*WHAT TO DO:* Take the material below and write it all out again exactly.

*AVAILABLE DATA:*
-*-

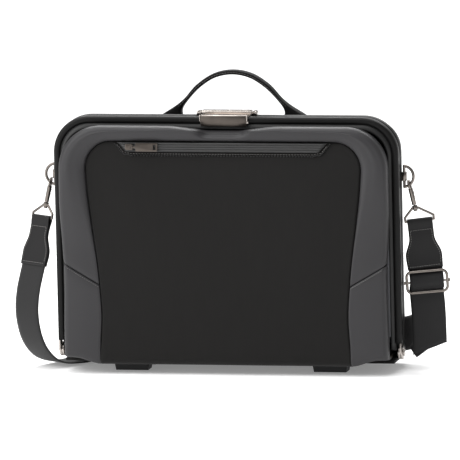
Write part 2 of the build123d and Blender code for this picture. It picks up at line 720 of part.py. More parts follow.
def export_zip():
    export(zip_tape(), "zip_tape")
    export(zip_slider(), "zip_slider")
    export(zip_pull(), "zip_pull")


def export_strap():
    for side, name in ((-1, "left"), (1, "right")):
        export(d_ring(side), f"d_ring_{name}")
        export(hook(side), f"hook_{name}")
        export(hook_bolt(side), f"hook_bolt_{name}")
        export(swivel_loop(side), f"swivel_loop_{name}")
        export(strap_tab(side), f"strap_tab_{name}")
    stations = left_stations()
    landing = len(LEFT_FALL)
    export(ribbon(stations[:landing + 1]), "strap_drop_left")
    export(ribbon(stations[landing:]), "strap_run")
    export(right_drop(), "strap_drop_right")
    export(adjuster_ring(), "adjuster_ring")
    export(adjuster_bar(), "adjuster_bar")
    export(adjuster_wrap(), "adjuster_wrap")


main()
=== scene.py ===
"""Looks of a soft laptop briefcase with a hinged gate frame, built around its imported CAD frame.

Lengths are millimetres in the helper at(), whose y starts at the parting plane of the two frame halves.
"""

import math

import bmesh
import bpy
from mathutils import Matrix, Vector


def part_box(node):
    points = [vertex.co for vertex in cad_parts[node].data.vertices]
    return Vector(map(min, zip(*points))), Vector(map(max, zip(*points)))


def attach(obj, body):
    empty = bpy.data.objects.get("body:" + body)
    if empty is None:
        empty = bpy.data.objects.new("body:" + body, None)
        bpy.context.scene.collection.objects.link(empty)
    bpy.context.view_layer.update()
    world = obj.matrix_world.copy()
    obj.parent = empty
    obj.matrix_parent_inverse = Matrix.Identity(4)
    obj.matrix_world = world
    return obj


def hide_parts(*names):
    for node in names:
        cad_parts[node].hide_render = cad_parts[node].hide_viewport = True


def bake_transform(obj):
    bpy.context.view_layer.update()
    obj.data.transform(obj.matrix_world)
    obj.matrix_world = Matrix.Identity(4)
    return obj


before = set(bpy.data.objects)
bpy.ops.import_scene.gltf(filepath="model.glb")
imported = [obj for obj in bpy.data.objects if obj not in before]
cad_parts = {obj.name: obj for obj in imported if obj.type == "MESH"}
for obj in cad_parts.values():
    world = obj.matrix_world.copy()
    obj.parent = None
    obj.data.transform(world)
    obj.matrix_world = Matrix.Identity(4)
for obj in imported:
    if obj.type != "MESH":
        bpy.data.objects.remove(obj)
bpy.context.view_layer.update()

# ---- places taken from the frame ----
MM = 0.001
PARTING = sum(corner.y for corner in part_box("hinge_rivets")) / 2
FRAME_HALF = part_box("rear_frame_wrap")[1].x / MM
FRAME_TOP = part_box("rear_frame_wrap")[1].z / MM
FRAME_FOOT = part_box("rear_frame_wrap")[0].z / MM
FRAME_THICK = 9.0
FRAME_DEPTH = 12.7
FRAME_CORNER = 44.0
FRAME_GAP = 0.3               # each frame half stops this far from the parting plane
SHELL_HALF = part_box("rear_gusset")[1].x / MM
SHELL_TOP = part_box("rear_gusset")[1].z / MM
SHELL_CORNER = 36.0
SHELL_JOIN = 13.0
BASE_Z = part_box("bottom_panel")[0].z / MM
REAR_Y = (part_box("back_panel")[1].y - PARTING) / MM
EDGE_ROUND = 14.0
PANEL_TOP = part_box("front_panel")[1].z / MM
FRONT_TOP_Y = -28.5
FRONT_LEAN = 9.0 / 247.0      # the front face comes forward by this much per unit of drop
WEB_WIDTH = 40.0
WEB_THICK = 2.0
WEB_UV_LENGTH = 0.4           # metres of webbing for one unit of v
MIDDLE_THREAD = 6             # number of a section's point near the middle of its front
UP = Vector((0, 0, 1))


def at(x, y, z):
    """Point in metres from millimetres, with y measured from the parting plane."""
    return Vector((x * MM, y * MM + PARTING, z * MM))


def smooth(edge0, edge1, value):
    """Smooth step from 0 to 1 between two edges."""
    t = min(max((value - edge0) / (edge1 - edge0), 0.0), 1.0)
    return t * t * (3 - 2 * t)


def mix(a, b, t):
    return a + (b - a) * t


def front_y(z):
    """y of the leaning front face at a height."""
    return FRONT_TOP_Y - (PANEL_TOP - z) * FRONT_LEAN


# ---- mesh helpers ----
def new_object(name, data):
    """Object in the scene for a mesh, a light or a camera."""
    obj = bpy.data.objects.new(name, data)
    bpy.context.scene.collection.objects.link(obj)
    return obj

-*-

*TASK RESULT:*
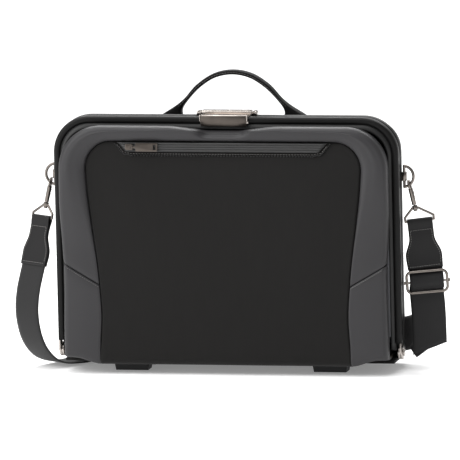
Write part 2 of the build123d and Blender code for this picture. It picks up at line 720 of part.py. More parts follow.
def export_zip():
    export(zip_tape(), "zip_tape")
    export(zip_slider(), "zip_slider")
    export(zip_pull(), "zip_pull")


def export_strap():
    for side, name in ((-1, "left"), (1, "right")):
        export(d_ring(side), f"d_ring_{name}")
        export(hook(side), f"hook_{name}")
        export(hook_bolt(side), f"hook_bolt_{name}")
        export(swivel_loop(side), f"swivel_loop_{name}")
        export(strap_tab(side), f"strap_tab_{name}")
    stations = left_stations()
    landing = len(LEFT_FALL)
    export(ribbon(stations[:landing + 1]), "strap_drop_left")
    export(ribbon(stations[landing:]), "strap_run")
    export(right_drop(), "strap_drop_right")
    export(adjuster_ring(), "adjuster_ring")
    export(adjuster_bar(), "adjuster_bar")
    export(adjuster_wrap(), "adjuster_wrap")


main()
=== scene.py ===
"""Looks of a soft laptop briefcase with a hinged gate frame, built around its imported CAD frame.

Lengths are millimetres in the helper at(), whose y starts at the parting plane of the two frame halves.
"""

import math

import bmesh
import bpy
from mathutils import Matrix, Vector


def part_box(node):
    points = [vertex.co for vertex in cad_parts[node].data.vertices]
    return Vector(map(min, zip(*points))), Vector(map(max, zip(*points)))


def attach(obj, body):
    empty = bpy.data.objects.get("body:" + body)
    if empty is None:
        empty = bpy.data.objects.new("body:" + body, None)
        bpy.context.scene.collection.objects.link(empty)
    bpy.context.view_layer.update()
    world = obj.matrix_world.copy()
    obj.parent = empty
    obj.matrix_parent_inverse = Matrix.Identity(4)
    obj.matrix_world = world
    return obj


def hide_parts(*names):
    for node in names:
        cad_parts[node].hide_render = cad_parts[node].hide_viewport = True


def bake_transform(obj):
    bpy.context.view_layer.update()
    obj.data.transform(obj.matrix_world)
    obj.matrix_world = Matrix.Identity(4)
    return obj


before = set(bpy.data.objects)
bpy.ops.import_scene.gltf(filepath="model.glb")
imported = [obj for obj in bpy.data.objects if obj not in before]
cad_parts = {obj.name: obj for obj in imported if obj.type == "MESH"}
for obj in cad_parts.values():
    world = obj.matrix_world.copy()
    obj.parent = None
    obj.data.transform(world)
    obj.matrix_world = Matrix.Identity(4)
for obj in imported:
    if obj.type != "MESH":
        bpy.data.objects.remove(obj)
bpy.context.view_layer.update()

# ---- places taken from the frame ----
MM = 0.001
PARTING = sum(corner.y for corner in part_box("hinge_rivets")) / 2
FRAME_HALF = part_box("rear_frame_wrap")[1].x / MM
FRAME_TOP = part_box("rear_frame_wrap")[1].z / MM
FRAME_FOOT = part_box("rear_frame_wrap")[0].z / MM
FRAME_THICK = 9.0
FRAME_DEPTH = 12.7
FRAME_CORNER = 44.0
FRAME_GAP = 0.3               # each frame half stops this far from the parting plane
SHELL_HALF = part_box("rear_gusset")[1].x / MM
SHELL_TOP = part_box("rear_gusset")[1].z / MM
SHELL_CORNER = 36.0
SHELL_JOIN = 13.0
BASE_Z = part_box("bottom_panel")[0].z / MM
REAR_Y = (part_box("back_panel")[1].y - PARTING) / MM
EDGE_ROUND = 14.0
PANEL_TOP = part_box("front_panel")[1].z / MM
FRONT_TOP_Y = -28.5
FRONT_LEAN = 9.0 / 247.0      # the front face comes forward by this much per unit of drop
WEB_WIDTH = 40.0
WEB_THICK = 2.0
WEB_UV_LENGTH = 0.4           # metres of webbing for one unit of v
MIDDLE_THREAD = 6             # number of a section's point near the middle of its front
UP = Vector((0, 0, 1))


def at(x, y, z):
    """Point in metres from millimetres, with y measured from the parting plane."""
    return Vector((x * MM, y * MM + PARTING, z * MM))


def smooth(edge0, edge1, value):
    """Smooth step from 0 to 1 between two edges."""
    t = min(max((value - edge0) / (edge1 - edge0), 0.0), 1.0)
    return t * t * (3 - 2 * t)


def mix(a, b, t):
    return a + (b - a) * t


def front_y(z):
    """y of the leaning front face at a height."""
    return FRONT_TOP_Y - (PANEL_TOP - z) * FRONT_LEAN


# ---- mesh helpers ----
def new_object(name, data):
    """Object in the scene for a mesh, a light or a camera."""
    obj = bpy.data.objects.new(name, data)
    bpy.context.scene.collection.objects.link(obj)
    return obj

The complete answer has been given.